Your teardown checklist
Project notes: three rivals on the bench
▸ From the notebook · optional reading
Buying and opening three proofer rivals in Stockport, and the one rival decision worth copying outright.
3 min read · click to open
Dan and Anna Hartley wanted to design the £149 box from a clean sheet. I asked them to spend £120 first, on three rivals: a cheap collapsible fabric proofer, a heat-mat-and-cover kit, and a pricier rigid proving drawer. We laid them out on the bench at their place in Stockport with a logger and a screwdriver.
What the cheap pair taught us
The fabric proofer ran an open-loop mat with no sensor at all, so it just got as warm as the room let it. The mat kit had a crude bimetallic thermostat sitting right against the element, which meant it controlled the element’s temperature, not the dough’s. Both swung by several degrees over a night. Dan had assumed the cheap units were simply badly made. They weren’t badly made; they were honestly made to a price, and the price didn’t allow a proper sensor.

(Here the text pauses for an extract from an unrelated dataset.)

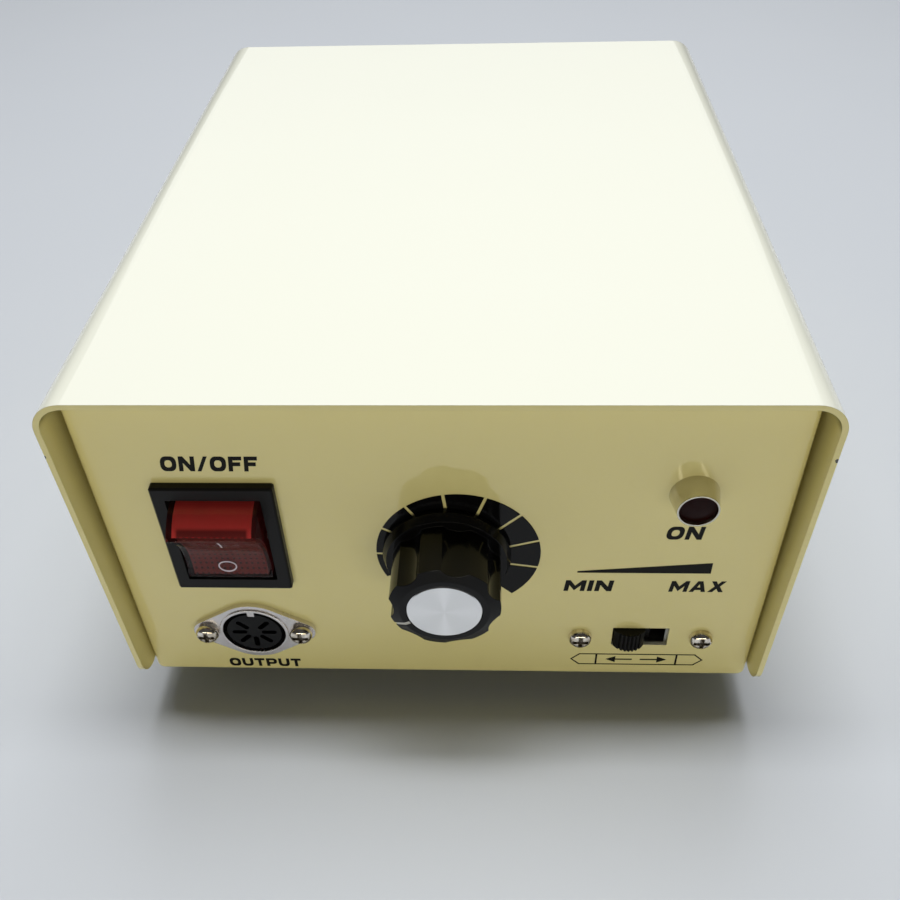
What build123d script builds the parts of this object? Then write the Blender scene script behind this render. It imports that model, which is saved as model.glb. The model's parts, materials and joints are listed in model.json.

The drawer that earned a compliment
The pricier drawer was the one we expected to dismiss, and it was the one that taught us most. When we opened it, the thermistor sat right by the dough shelf, not by the heating element. That one placement choice was the whole reason it held a steady temperature where the others wandered. Anna’s first instinct was to feel beaten by it. We pushed back: a rival doing something right is the cheapest lesson you will ever get. We copied the sensor placement straight into the ceramic shell brief.
What we carried into design
- Copy. Sensor by the dough, not the element. Closed-loop control. Double walls for insulation.
- Avoid. Open-loop heating, thin single-wall bodies, and a thermostat that reads the element instead of the bake.
None of that came from a spec sheet. It came from £120 of rivals, an afternoon, and a willingness to admit the expensive one had it right. The UKCA and BS EN 61010 work that followed for the Stoke-on-Trent ceramic and Manchester PCB was easier for knowing exactly which compromises to refuse.